When you begin the process of planning, ask yourself: “What are my short- and long-term goals?” Get a pen and pad, think carefully and write down all the things you hope to achieve. Short-term goals (i.e. daily, weekly) will provide you with instant gratification while longer-term goals will keep you from becoming frustrated with short-term setbacks. In the short-term you may aim to take a weight training class in order to become familiarized with the equipment or increase the amount of weight you are currently lifting by 10 percent.
Your long-term goals, on the other hand, may be centered on getting stronger or managing your body weight. As you become accustomed to weight training, you may then establish more specific 'vanity-focused' long-term goals like getting rid of jiggly arm fat or toning up your saggy butt.
In addition to determining your specific short- and long-term weight training goals, ensure that they are both realistic and measurable. If you are 75 pounds overweight and have never lifted weights before, it is not very realistic to set a goal of having arms like Angela Bassett. A more realistic goal would be to simply start weight training twice a week. In the short-term you may aim to lose an inch or two off your arms in a month, a goal that is both realistic and measurable. Measuring your training progress is a great way to reinforce achievement of your goals. Here are some common methods for measuring your training progress:
The Scale. This is the most common method of measuring training progress but it can be the most useless when it comes to weight training. Scales measure total body weight but do not distinguish between fat, muscle, or water weight. Depending on your size, your body weight may slightly increase with weight training as it builds muscle and muscle is more dense than fat. As such, the more dense muscle will make it appear as if you are heavier on the scale when in actuality you are just leaner (see image below).
Photographs. Taking before and after photographs of yourself is a great way to measure your progress in real time. You can do this by simply snapping photographs of yourself while you’re standing in front of a white wall or door.

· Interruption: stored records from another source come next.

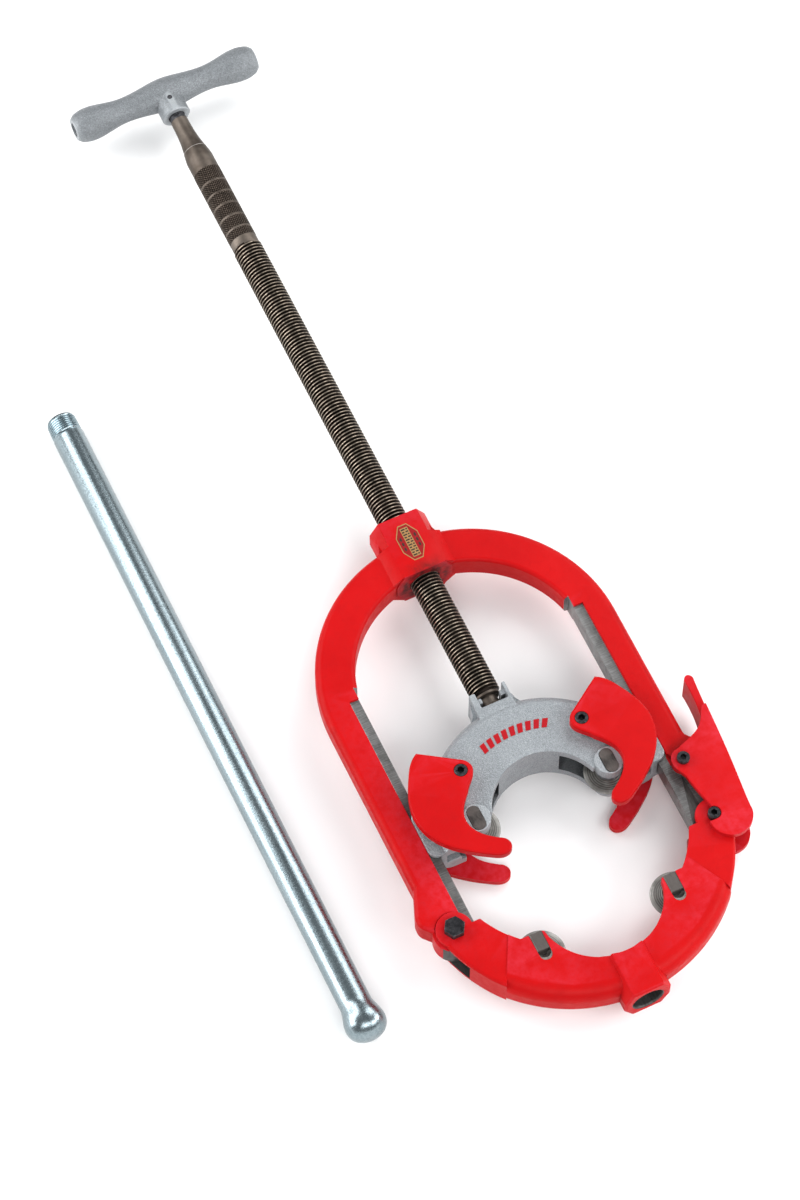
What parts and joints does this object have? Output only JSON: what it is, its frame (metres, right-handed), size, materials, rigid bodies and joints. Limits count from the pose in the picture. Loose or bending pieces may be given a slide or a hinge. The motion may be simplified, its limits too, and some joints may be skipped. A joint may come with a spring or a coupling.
{
  "type": "pipe cutter",
  "caption": "Hinged pipe cutter: a latched frame opens to wrap a pipe, and a tee handle screw presses cutter wheels on a slide toward it; loose tube handle.",
  "frame": {"origin": "centre of the square made by the four cutter wheels, on the middle plane of the tool", "axes": "+X to the latch side, +Y along the feed screw toward the tee handle, +Z out of the front face; the tool lies on its back"},
  "size_m": [0.4759, 1.1839, 0.0806],
  "materials": {
    "red_paint": "gloss red paint on rough castings, machined rails bare",
    "latch_paint": "gloss red paint",
    "label": "printed sticker, red and gold",
    "black_oxide": "black oxide",
    "pin_steel": "bare steel, dull",
    "slide_casting": "grainy silver casting",
    "slide_mark": "red band",
    "guide_paint": "gloss red paint",
    "screw_steel": "dark oiled steel with bright thread crests",
    "tee_casting": "grainy silver paint",
    "zinc": "bright zinc plating",
    "wheel_steel": "hardened steel, ground"
  },
  "bodies": {
    "frame": {"upper_frame": "red_paint", "hub_label": "label", "latch_pivot_screw": "black_oxide"},
    "slide": {"slide_block": "slide_casting", "slide_mark": "slide_mark", "guide_front_left": "guide_paint", "guide_front_right": "guide_paint", "guide_back_left": "guide_paint", "guide_back_right": "guide_paint", "guide_screws_front": "black_oxide", "guide_screws_back": "black_oxide", "upper_pin_left": "pin_steel", "upper_pin_right": "pin_steel"},
    "screw": {"feed_screw": "screw_steel", "t_handle": "tee_casting", "t_handle_pin": "pin_steel"},
    "lower": {"lower_frame": "red_paint", "hinge_bolt": "black_oxide", "catch_pin": "black_oxide", "lower_pin_left": "pin_steel", "lower_pin_right": "pin_steel"},
    "latch": {"latch": "latch_paint"},
    "handle": {"handle_tube": "zinc", "handle_knob": "zinc"},
    "wheel_ul": {"wheel_upper_left": "wheel_steel"},
    "wheel_ur": {"wheel_upper_right": "wheel_steel"},
    "wheel_ll": {"wheel_lower_left": "wheel_steel"},
    "wheel_lr": {"wheel_lower_right": "wheel_steel"}
  },
  "joints": [
    {"name": "slide_travel", "type": "slide", "parent": "frame", "child": "slide", "axis": [0, 1, 0], "range_m": [-0.0551, 0.1181]},
    {"name": "screw_turn", "type": "hinge", "parent": "slide", "child": "screw", "pos_m": [0, 0.5, 0], "axis": [0, 1, 0], "range_deg": [-4950, 10620]},
    {"name": "frame_hinge", "type": "hinge", "parent": "frame", "child": "lower", "pos_m": [-0.144, -0.021, 0], "axis": [0, 0, -1], "range_deg": [0, 60]},
    {"name": "latch_pivot", "type": "hinge", "parent": "frame", "child": "latch", "pos_m": [0.1425, 0.0445, 0], "axis": [0, 0, 1], "range_deg": [0, 13]},
    {"name": "handle_lift", "type": "slide", "parent": "frame", "child": "handle", "axis": [0, 0, 1], "range_m": [0, 0.4]},
    {"name": "wheel_upper_left_spin", "type": "hinge", "parent": "slide", "child": "wheel_ul", "pos_m": [-0.074, 0.0745, 0], "axis": [0, 0, 1], "continuous": true},
    {"name": "wheel_upper_right_spin", "type": "hinge", "parent": "slide", "child": "wheel_ur", "pos_m": [0.074, 0.0745, 0], "axis": [0, 0, 1], "continuous": true},
    {"name": "wheel_lower_left_spin", "type": "hinge", "parent": "lower", "child": "wheel_ll", "pos_m": [-0.074, -0.0745, 0], "axis": [0, 0, 1], "continuous": true},
    {"name": "wheel_lower_right_spin", "type": "hinge", "parent": "lower", "child": "wheel_lr", "pos_m": [0.074, -0.0745, 0], "axis": [0, 0, 1], "continuous": true}
  ],
  "couplings": [
    {"joint": "slide_travel", "follows": "screw_turn", "m_per_rad": 0.00063662}
  ]
}
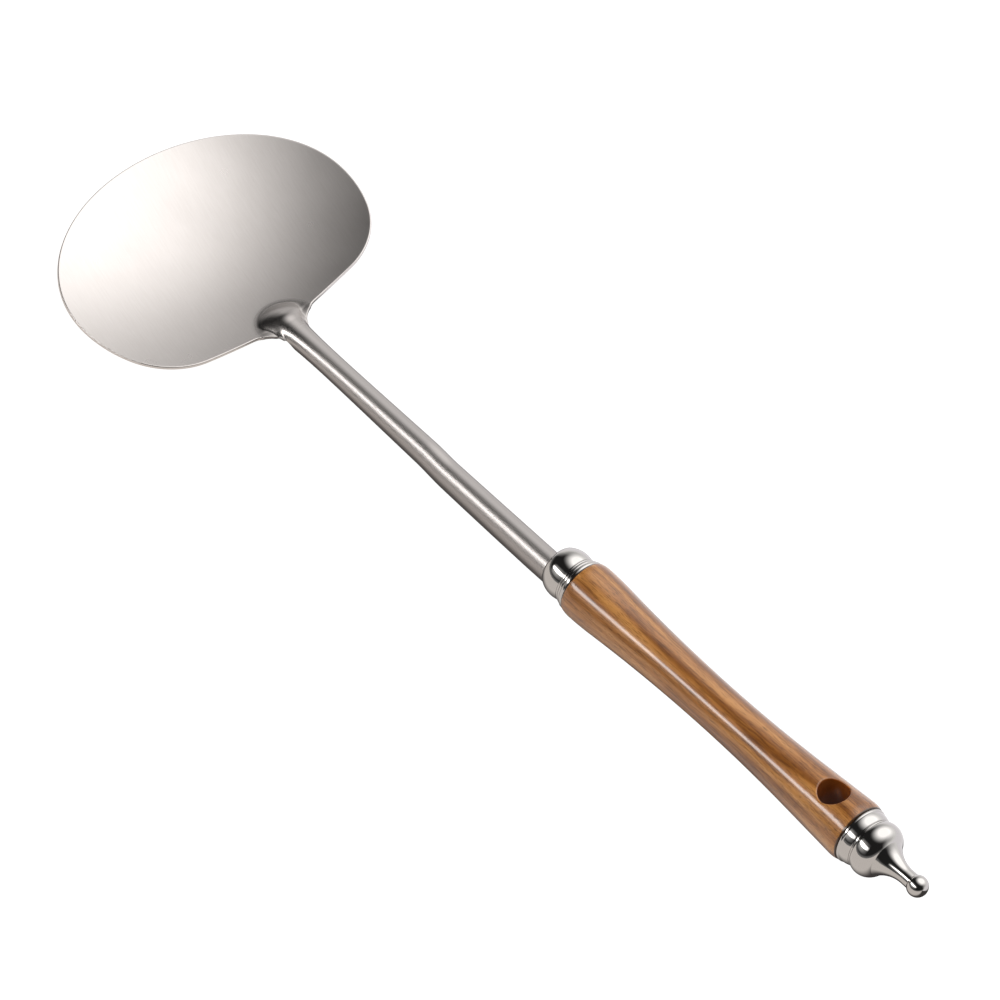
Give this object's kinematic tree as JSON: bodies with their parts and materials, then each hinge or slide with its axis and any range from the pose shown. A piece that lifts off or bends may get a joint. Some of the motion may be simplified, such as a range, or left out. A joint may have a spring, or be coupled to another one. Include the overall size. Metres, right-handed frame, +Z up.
{
  "type": "wok spatula",
  "caption": "Wok spatula: dished oval stainless blade on a shaft rolled from the same sheet, chrome ferrule, turned wooden grip with a hanging hole, and a chrome end finial.",
  "frame": {"origin": "middle of the tool's box, on the table it rests on", "axes": "+X along the tool from the blade's front edge towards the finial, +Y across the blade, +Z up out of the dish; the handle axis rises about 2 degrees towards the finial"},
  "size_m": [0.3988, 0.1146, 0.0261],
  "materials": {
    "brushed_stainless": "brushed sheet, buffed on the shaft",
    "chrome_plate": "polished chrome plate",
    "tang_steel": "plain turned steel",
    "lacquered_wood": "clear gloss lacquer over straight-grained hardwood"
  },
  "bodies": {
    "root": {"blade_and_shaft": "brushed_stainless", "front_ferrule": "chrome_plate", "handle_tang": "tang_steel", "wooden_handle": "lacquered_wood", "end_finial": "chrome_plate", "finial_stud": "tang_steel"}
  },
  "joints": []
}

It’s best to snap portrait-sized photographs at front, side, and back angles. In order to capture your body in its entirety, you should wear a bikini or a sports bra with short shorts.
Circumference Measurements. Using a tape measurer you can take measurements from some key parts of your body including your shoulders, arms, forearms, chest, hips, thighs, and calves (click here for guidelines on taking circumference measurements).
Body Composition Testing. Options for body composition testing include hydrostatic weighing, dual-energy X-ray absorptiometry (DXA), Bod Pod, calipers, and bioelectrical impedance devices. Some of these tests can be costly but the information obtained is worth it. Most universities and colleges offer these tests at low prices or free if you participate in research. The most accurate methods are debated but so long as you always carry out the same method under the same conditions (i.e. same time of day, wearing the same clothing, etc.) you will have a relative measurement that tells you if you have gained muscle (click here to learn more about body composition).
Training Log. This is a useful method of measuring training progress as you can consistently compare where you started to how far along you have come (click here to view a sample training log).
Once you have established specific, realistic, and measurable short- and long-term goals for weight training, you’re ready to put together your weight training schedule.
Establishing Your Weight Training Schedule
When it comes to developing your weight training plan you should first decide how many days a week you are able to commit. In general, weight training should be performed at least 2 to 3 days each week and can be done along with cardiovascular exercise(s) or separately. A typical weight training session can last anywhere between 20 minutes and 1 hour. There is a laundry list of weight lifting exercises that you can perform but, in general, you should select at least 1 to 2 exercises for each of your body’s major muscle groups to be performed on alternating days of the week. However, if you don't have much time to lift weights, you could easily dedicate just 10 minutes every day to working 1 major muscle group. It's all about establishing a routine that fits into your lifestyle. Once you have a set schedule, you’re ready to put together a weight training plan that works with this schedule. You can start by choosing your weight training exercises and equipment (click here to find out how).
Disclaimer: The information provided is for educational and informational purposes only and is not intended to diagnose, treat, cure or prevent any disease. Any reader who is concerned about his or her health should contact a physician for advice.
Before starting an exercise training program you should first make sure that exercise is safe for you. If you are under the age of 55 years and generally in good health, it is probably safe for you to exercise. However, if you are over 55 years of age and/or have any health problems, be sure to consult with your physician before starting an exercise training program.